Behind her and the group of more than 30 people, boys and girls on skateboards and bikes swooped down hills and jumped in a nearby skate park. She said White loved BMX biking, then fell silent as she teared up.

A friend stopped by to comfort her, reminding her of their younger years when they would hang out after high school, eating Starburst candies and smoking cigarettes in her truck.

"Every time something bad happened, he stepped up and helped me," Clements said. "He was my miracle. He tattooed 'Miracles happen' on my wrists."

White left behind a 4-year-old son, who was at the vigil and keeping himself occupied on a relative's phone. Miller, 46, crouched down next to the boy, Bentley, and whispered:

"Do you know you have his red hair? Do you know you have his blue eyes?"

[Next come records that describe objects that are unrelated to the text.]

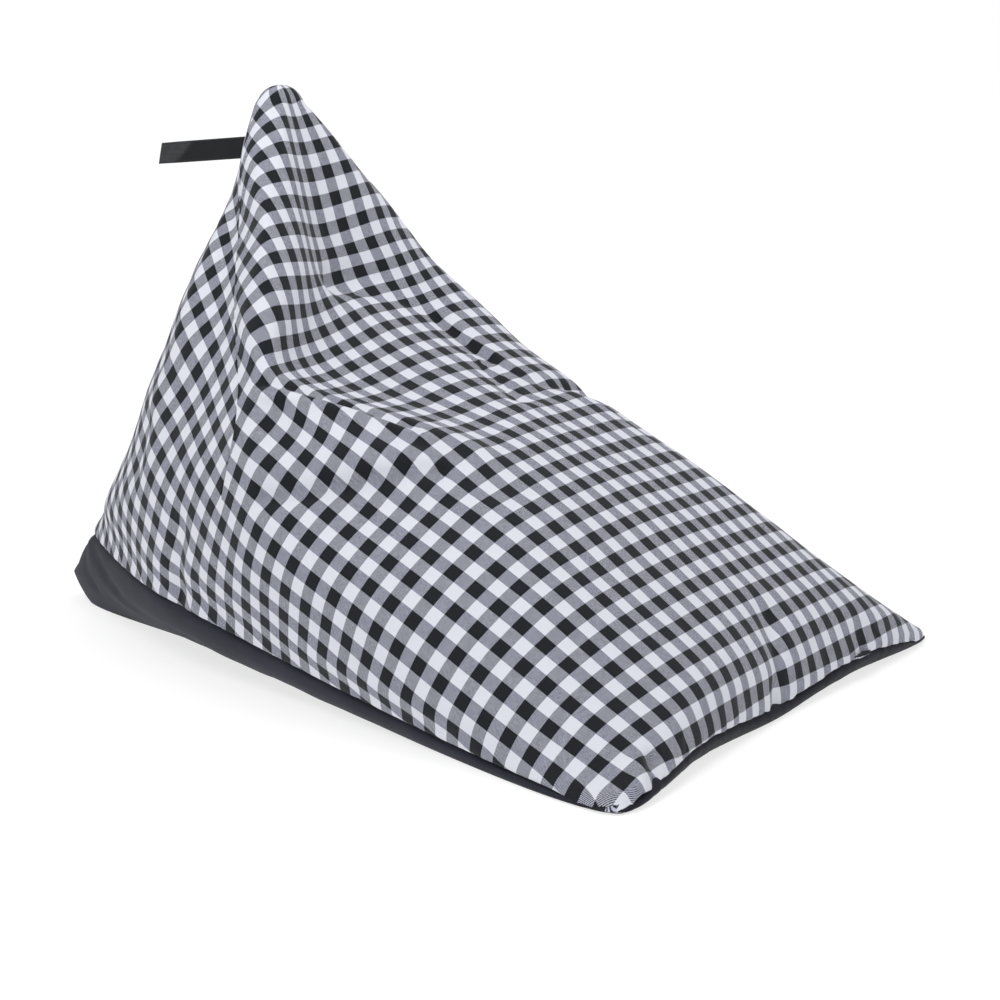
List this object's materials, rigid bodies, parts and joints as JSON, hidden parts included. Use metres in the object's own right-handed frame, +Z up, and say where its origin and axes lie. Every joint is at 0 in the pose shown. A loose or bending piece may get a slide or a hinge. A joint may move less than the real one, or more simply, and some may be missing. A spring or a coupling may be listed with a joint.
{
  "type": "pyramid bean bag lounger",
  "caption": "Large bead-filled floor lounger shaped like a leaning pyramid: low wide front, hollowed seat, pointed backrest, closed base panel and a folded strap behind the tip.",
  "frame": {"origin": "on the floor, under the centre of the whole part's bounding box", "axes": "+Z up; +Y from the low front hem to the rear corner, the longest side; +X to the right of someone who looks at the front of the seat along +Y"},
  "size_m": [0.9478, 1.2888, 0.8275],
  "materials": {
    "gingham_cloth": "woven cotton check, matte",
    "charcoal_cloth": "dense plain weave, slight sheen",
    "black_leather": "smooth, satin"
  },
  "bodies": {
    "root": {"gingham_cover": "gingham_cloth", "base_panel": "charcoal_cloth", "handle": "black_leather"}
  },
  "joints": []
}
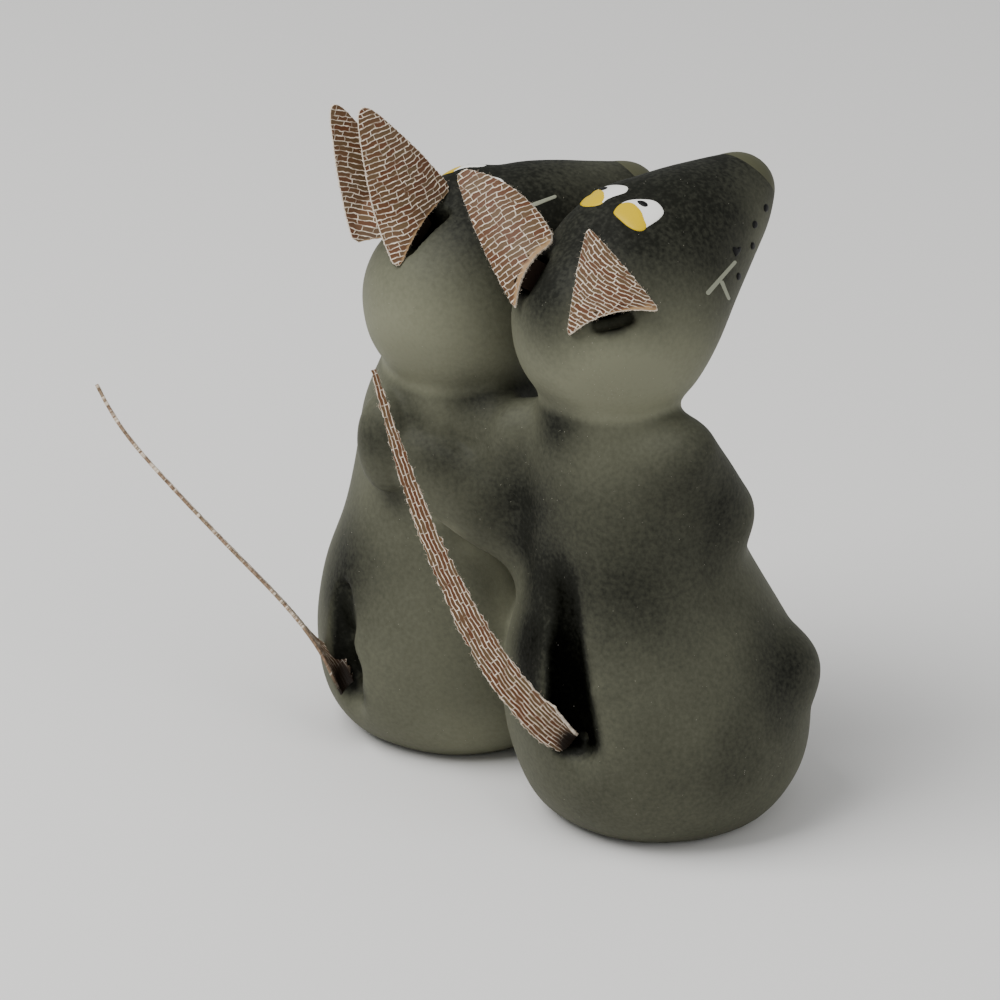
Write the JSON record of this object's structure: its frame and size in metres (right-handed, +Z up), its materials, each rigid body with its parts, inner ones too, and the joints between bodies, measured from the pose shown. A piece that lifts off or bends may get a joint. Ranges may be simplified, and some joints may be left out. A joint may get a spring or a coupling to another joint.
{
  "type": "animal figurine",
  "caption": "Ceramic figurine of two cuddling mice, cheek to cheek, with leather ears and long leather tails.",
  "frame": {"origin": "centre of the hugging mouse's flat seat, on the table", "axes": "+Z up, both mice face -Y, and the hugged mouse sits on the +X side"},
  "size_m": [0.1187, 0.0703, 0.1125],
  "materials": {
    "clay": "matt, nearly black with olive patches",
    "leather": "brown, embossed with pale-edged scales"
  },
  "bodies": {
    "root": {"hugging_mouse_body": "clay", "hugging_mouse_head": "clay", "hugging_mouse_right_arm": "clay", "hugging_mouse_left_arm": "clay", "hugging_mouse_tail": "leather", "hugging_mouse_right_ear": "leather", "hugging_mouse_left_ear": "leather", "hugged_mouse_body": "clay", "hugged_mouse_head": "clay", "hugged_mouse_left_arm": "clay", "hugged_mouse_tail": "leather", "hugged_mouse_right_ear": "leather", "hugged_mouse_left_ear": "leather"}
  },
  "joints": []
}
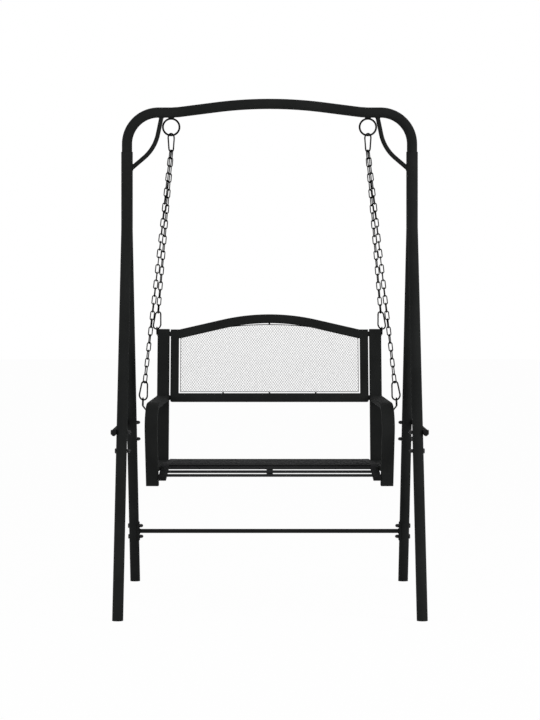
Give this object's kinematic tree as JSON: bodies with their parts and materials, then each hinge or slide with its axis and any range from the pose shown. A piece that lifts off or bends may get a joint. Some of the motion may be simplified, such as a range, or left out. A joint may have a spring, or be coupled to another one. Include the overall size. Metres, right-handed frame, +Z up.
{
  "type": "porch swing",
  "caption": "Two-seat porch swing: a slatted bench with a mesh back and arms, hung by chains and snap hooks from an A-frame stand with an arched top bar.",
  "frame": {"origin": "on the ground, under the middle of the stand", "axes": "+Z up, the sitter faces -Y, +X to the right seen from the front"},
  "size_m": [1.1208, 1.1356, 1.8305],
  "materials": {
    "powder_coat": "satin black powder coat",
    "plastic": "matte black",
    "hardware": "black coated fasteners"
  },
  "bodies": {
    "stand": {"top_bar": "powder_coat", "eye_rings": "powder_coat", "leg_head_left": "powder_coat", "leg_head_right": "powder_coat", "corner_brace_left": "powder_coat", "corner_brace_right": "powder_coat", "upper_leg_front_left": "powder_coat", "upper_leg_front_right": "powder_coat", "upper_leg_rear_left": "powder_coat", "upper_leg_rear_right": "powder_coat", "lower_leg_front_left": "powder_coat", "lower_leg_front_right": "powder_coat", "lower_leg_rear_left": "powder_coat", "lower_leg_rear_right": "powder_coat", "foot_plugs": "plastic", "side_stretcher_left": "powder_coat", "side_stretcher_right": "powder_coat", "stretcher_caps": "plastic", "rear_crossbar": "powder_coat", "crossbar_saddles": "powder_coat", "stand_bolts": "hardware", "stand_dome_nuts": "hardware"},
    "bench": {"top_hook_left": "powder_coat", "top_hook_right": "powder_coat", "front_hook_left": "powder_coat", "front_hook_right": "powder_coat", "rear_hook_left": "powder_coat", "rear_hook_right": "powder_coat", "gate_pins": "hardware", "front_chain_left": "powder_coat", "front_chain_right": "powder_coat", "rear_chain_left": "powder_coat", "rear_chain_right": "powder_coat", "front_lugs": "powder_coat", "rear_lugs": "powder_coat", "back_post_left": "powder_coat", "back_post_right": "powder_coat", "arm_left": "powder_coat", "arm_right": "powder_coat", "side_tube_left": "powder_coat", "side_tube_right": "powder_coat", "seat_rail_left": "powder_coat", "seat_rail_right": "powder_coat", "rear_seat_beam": "powder_coat", "front_seat_strap": "powder_coat", "centre_support": "powder_coat", "seat_slats": "powder_coat", "back_frame": "powder_coat", "mesh_panel": "powder_coat", "mesh_border": "powder_coat", "mesh_tabs": "powder_coat", "back_spacers": "plastic", "bench_bolts": "hardware", "bench_plugs": "plastic"},
    "gate_top_left": {"gate_top_left": "powder_coat"},
    "gate_top_right": {"gate_top_right": "powder_coat"},
    "gate_front_left": {"gate_front_left": "powder_coat"},
    "gate_front_right": {"gate_front_right": "powder_coat"},
    "gate_rear_left": {"gate_rear_left": "powder_coat"},
    "gate_rear_right": {"gate_rear_right": "powder_coat"}
  },
  "joints": [
    {"name": "swing", "type": "hinge", "parent": "stand", "child": "bench", "pos_m": [0, 0, 1.6967], "axis": [1, 0, 0], "range_deg": [-25, 25]},
    {"name": "gate_top_left_hinge", "type": "hinge", "parent": "bench", "child": "gate_top_left", "pos_m": [-0.3514, 0.00965, 1.65169], "axis": [0.766, -0.6428, 0], "range_deg": [0, 20], "stiffness_Nm_per_rad": 0.02, "springref_deg": -5.73},
    {"name": "gate_top_right_hinge", "type": "hinge", "parent": "bench", "child": "gate_top_right", "pos_m": [0.3514, 0.00965, 1.65169], "axis": [0.766, 0.6428, 0], "range_deg": [0, 20], "stiffness_Nm_per_rad": 0.02, "springref_deg": -5.73},
    {"name": "gate_front_left_hinge", "type": "hinge", "parent": "bench", "child": "gate_front_left", "pos_m": [-0.43538, -0.21843, 0.78822], "axis": [-0.5525, 0.818, -0.1601], "range_deg": [0, 20], "stiffness_Nm_per_rad": 0.02, "springref_deg": -5.73},
    {"name": "gate_front_right_hinge", "type": "hinge", "parent": "bench", "child": "gate_front_right", "pos_m": [0.43538, -0.21843, 0.78822], "axis": [-0.5525, -0.818, 0.1601], "range_deg": [0, 20], "stiffness_Nm_per_rad": 0.02, "springref_deg": -5.73},
    {"name": "gate_rear_left_hinge", "type": "hinge", "parent": "bench", "child": "gate_rear_left", "pos_m": [-0.40503, 0.16682, 1.03691], "axis": [-0.5756, 0.7759, 0.2583], "range_deg": [0, 20], "stiffness_Nm_per_rad": 0.02, "springref_deg": -5.73},
    {"name": "gate_rear_right_hinge", "type": "hinge", "parent": "bench", "child": "gate_rear_right", "pos_m": [0.40503, 0.16682, 1.03691], "axis": [-0.5756, -0.7759, -0.2583], "range_deg": [0, 20], "stiffness_Nm_per_rad": 0.02, "springref_deg": -5.73}
  ]
}
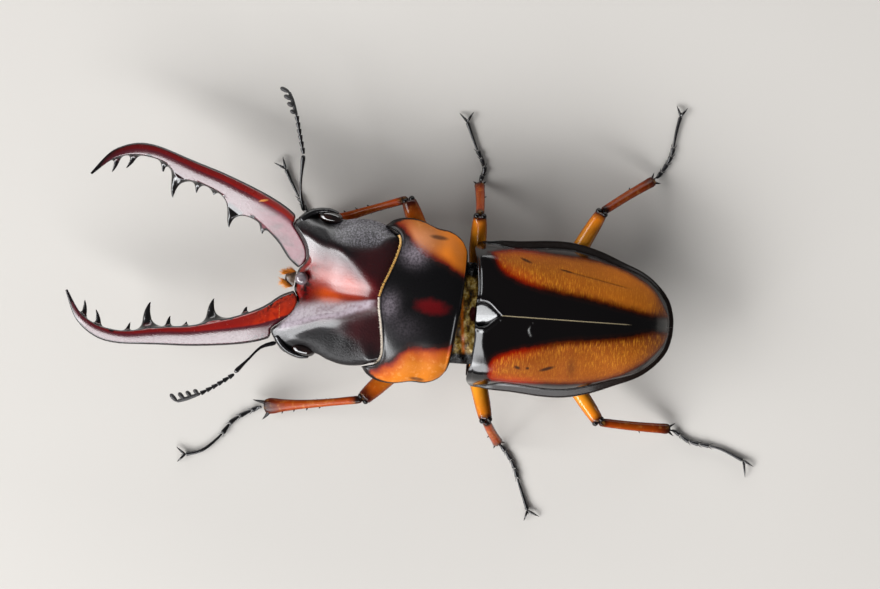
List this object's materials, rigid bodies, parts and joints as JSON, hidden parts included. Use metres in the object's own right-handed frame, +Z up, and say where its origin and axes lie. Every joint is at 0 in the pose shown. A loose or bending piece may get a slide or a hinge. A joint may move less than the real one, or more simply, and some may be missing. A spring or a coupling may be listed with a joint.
{
  "type": "stag beetle",
  "caption": "Still life-size stag beetle with long toothed jaws, amber and black wing cases and crimson mandibles, standing on its feet.",
  "frame": {"origin": "middle of the bounding box seen from above, at the level of the feet's undersides", "axes": "+Z up; the beetle faces -Y, so +Y runs rearward along the seam of its wing cases; its left side is +X"},
  "size_m": [0.0564, 0.0916, 0.0143],
  "materials": {
    "head_cuticle": "very dark red-brown cuticle, satin at the temples, glossy in the front hollow with an orange-red glow",
    "mandible": "deep crimson, highly polished, black along the outer edge and at teeth and tip",
    "eye": "dark red-brown, glassy",
    "mouth_parts": "red-brown, glossy, with golden hairs",
    "antenna_club": "dull black with a fine grey down",
    "black_cuticle": "black, glossy",
    "pronotum": "amber side patches on black, satin with a fine grain, thin polished black rim",
    "wing_case": "amber-ochre with a black band along the seam, black shoulders and rim, polished",
    "underside": "brown-black, glossy",
    "femur": "amber, glossy, black at the knee",
    "tibia": "red-brown, glossy, black at both ends"
  },
  "bodies": {
    "root": {"head": "head_cuticle", "eye_left": "eye", "eye_right": "eye", "labrum": "head_cuticle", "palp_left": "mouth_parts", "palp_right": "mouth_parts", "mandible_left": "mandible", "mandible_right": "mandible", "antenna_left_scape": "black_cuticle", "antenna_left_funicle": "black_cuticle", "antenna_left_club": "antenna_club", "antenna_right_scape": "black_cuticle", "antenna_right_funicle": "black_cuticle", "antenna_right_club": "antenna_club", "pronotum": "pronotum", "prosternum": "underside", "mesothorax": "underside", "scutellum": "black_cuticle", "metasternum": "underside", "abdomen": "underside", "elytron_left": "wing_case", "elytron_right": "wing_case", "leg_front_left_coxa": "underside", "leg_front_left_femur": "femur", "leg_front_left_tibia": "tibia", "leg_front_left_tarsus": "black_cuticle", "leg_front_right_coxa": "underside", "leg_front_right_femur": "femur", "leg_front_right_tibia": "tibia", "leg_front_right_tarsus": "black_cuticle", "leg_middle_left_coxa": "underside", "leg_middle_left_femur": "femur", "leg_middle_left_tibia": "tibia", "leg_middle_left_tarsus": "black_cuticle", "leg_middle_right_coxa": "underside", "leg_middle_right_femur": "femur", "leg_middle_right_tibia": "tibia", "leg_middle_right_tarsus": "black_cuticle", "leg_hind_left_coxa": "underside", "leg_hind_left_femur": "femur", "leg_hind_left_tibia": "tibia", "leg_hind_left_tarsus": "black_cuticle", "leg_hind_right_coxa": "underside", "leg_hind_right_femur": "femur", "leg_hind_right_tibia": "tibia", "leg_hind_right_tarsus": "black_cuticle"}
  },
  "joints": []
}
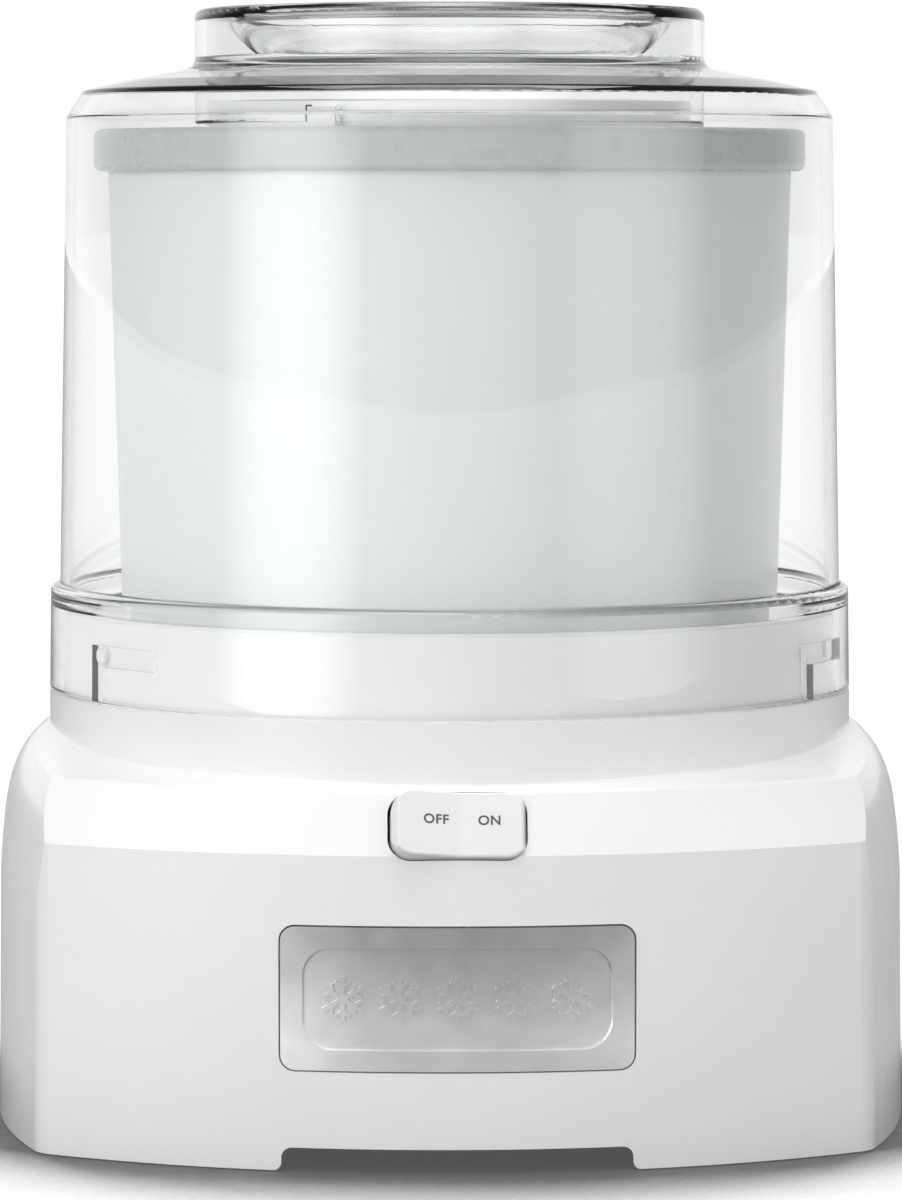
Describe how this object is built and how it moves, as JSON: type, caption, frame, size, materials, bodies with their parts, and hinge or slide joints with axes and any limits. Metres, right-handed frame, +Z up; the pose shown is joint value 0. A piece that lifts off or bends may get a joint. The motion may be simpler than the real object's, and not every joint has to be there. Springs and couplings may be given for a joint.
{
  "type": "ice cream maker",
  "caption": "Tabletop frozen-bowl ice cream maker: square-shouldered white base with rocker switch, clear tall lid with wide spout, grey-rimmed double-wall bowl.",
  "frame": {"origin": "on the resting plane of the feet, under the bowl's axis, at the middle of the footprint", "axes": "+Z up along the bowl's axis, -Y towards the front with the nameplate and switch, +X to the front's right"},
  "size_m": [0.2362, 0.2321, 0.2858],
  "materials": {
    "white_housing": "gloss white ABS",
    "white_button": "gloss white ABS",
    "clear_lid": "clear polished polystyrene",
    "silver_plate": "fine brushed silver",
    "bowl_white": "pale grey-white polypropylene",
    "rim_grey": "satin grey polypropylene",
    "liner_aluminium": "satin aluminium",
    "coolant": "frozen pale blue gel",
    "paddle_white": "satin white polypropylene",
    "hub_grey": "satin dark grey acetal",
    "gear_acetal": "natural acetal",
    "case_grey": "dark grey nylon",
    "cover_white": "white ABS, fine texture",
    "black_plastic": "black nylon",
    "foot_rubber": "soft rubber",
    "steel": "ground steel",
    "zinc_steel": "zinc plated steel",
    "stack_steel": "stamped electrical steel",
    "rotor_metal": "cast aluminium cage",
    "bronze": "oiled sintered bronze",
    "copper": "enamelled copper wire",
    "bobbin_white": "natural nylon",
    "wire_sheath": "PVC sheath"
  },
  "bodies": {
    "base": {"base_housing": "white_housing", "bottom_cover": "cover_white", "rubber_feet": "foot_rubber", "cover_screws": "zinc_steel", "nameplate": "silver_plate", "switch_body": "black_plastic", "cord_pocket": "cover_white", "cord_gland": "black_plastic", "terminal_block": "bobbin_white", "lead_wires": "wire_sheath", "gearbox_lower": "case_grey", "gearbox_upper": "case_grey", "gearbox_screws": "zinc_steel", "gear_pins": "steel", "shaft_bushes": "bronze", "shaft_seal": "foot_rubber", "motor_stack": "stack_steel", "coil_bobbin": "bobbin_white", "coil_winding": "copper", "motor_bracket_lower": "zinc_steel", "motor_bracket_upper": "zinc_steel", "motor_bushes": "bronze", "motor_screws": "zinc_steel", "motor_spacers": "zinc_steel", "thermal_cutout": "black_plastic"},
    "rocker": {"rocker_button": "white_button"},
    "motor": {"motor_shaft": "steel", "motor_rotor": "rotor_metal", "motor_fan": "black_plastic", "motor_pinion": "steel"},
    "idler_1": {"idler_gear_1": "gear_acetal"},
    "idler_2": {"idler_gear_2": "gear_acetal"},
    "bowl": {"output_gear": "gear_acetal", "output_shaft": "steel", "drive_pin": "steel", "drive_hub": "hub_grey", "bowl_shell": "bowl_white", "bowl_liner": "liner_aluminium", "bowl_coolant": "coolant", "bowl_rim": "rim_grey"},
    "paddle": {"mixing_paddle": "paddle_white"},
    "lid": {"lid": "clear_lid"}
  },
  "joints": [
    {"name": "bowl_spin", "type": "hinge", "parent": "base", "child": "bowl", "pos_m": [0, 0, 0.1], "axis": [0, 0, 1], "continuous": true},
    {"name": "idler_2_spin", "type": "hinge", "parent": "base", "child": "idler_2", "pos_m": [-0.045, 0, 0.06], "axis": [0, 0, 1], "continuous": true},
    {"name": "idler_1_spin", "type": "hinge", "parent": "base", "child": "idler_1", "pos_m": [-0.045, 0.036, 0.06], "axis": [0, 0, 1], "continuous": true},
    {"name": "motor_spin", "type": "hinge", "parent": "base", "child": "motor", "pos_m": [-0.021, 0.036, 0.03], "axis": [0, 0, 1], "continuous": true},
    {"name": "lid_twist", "type": "hinge", "parent": "base", "child": "paddle", "pos_m": [0, 0, 0.12], "axis": [0, 0, 1], "range_deg": [-12, 0]},
    {"name": "lid_lift", "type": "slide", "parent": "paddle", "child": "lid", "axis": [0, 0, 1], "range_m": [0, 0.2]},
    {"name": "power_rocker", "type": "hinge", "parent": "base", "child": "rocker", "pos_m": [0, -0.10613, 0.08262], "axis": [0, 0.4586, 0.8886], "range_deg": [-11, 0]}
  ],
  "couplings": [
    {"joint": "idler_2_spin", "follows": "bowl_spin", "ratio": -5},
    {"joint": "idler_1_spin", "follows": "bowl_spin", "ratio": 25},
    {"joint": "motor_spin", "follows": "bowl_spin", "ratio": -100}
  ]
}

The boy stared at the screen but shook his head yes.

The group soon encircled Miller as she held three blue balloons, a poem about White tied to the end. After a countdown from three and a loud "I love you!" in unison, the group let the balloons go.

They floated up toward the Luxor's light beam.

"That's Tyler, always in the spotlight," one friend shouted.

As photos were passed around, Miller also clutched a handwritten note White had left her the last time they were together in person. It was long; it said "I love you" in a huge illustration. On the back, an illustrated word: "Forgiveness."

"I saw this, I saw 'forgiveness,' and I knew I had to forgive him," the mother said of the man who may have shot her son. "I feel like Tyler isn't the only one that died that day. I feel like this other boy, Colton, his life changed forever that day, too."

"His parents lost a child the same day I did," she said, "and forgiveness, that's what Ty would want. He's in his own prison."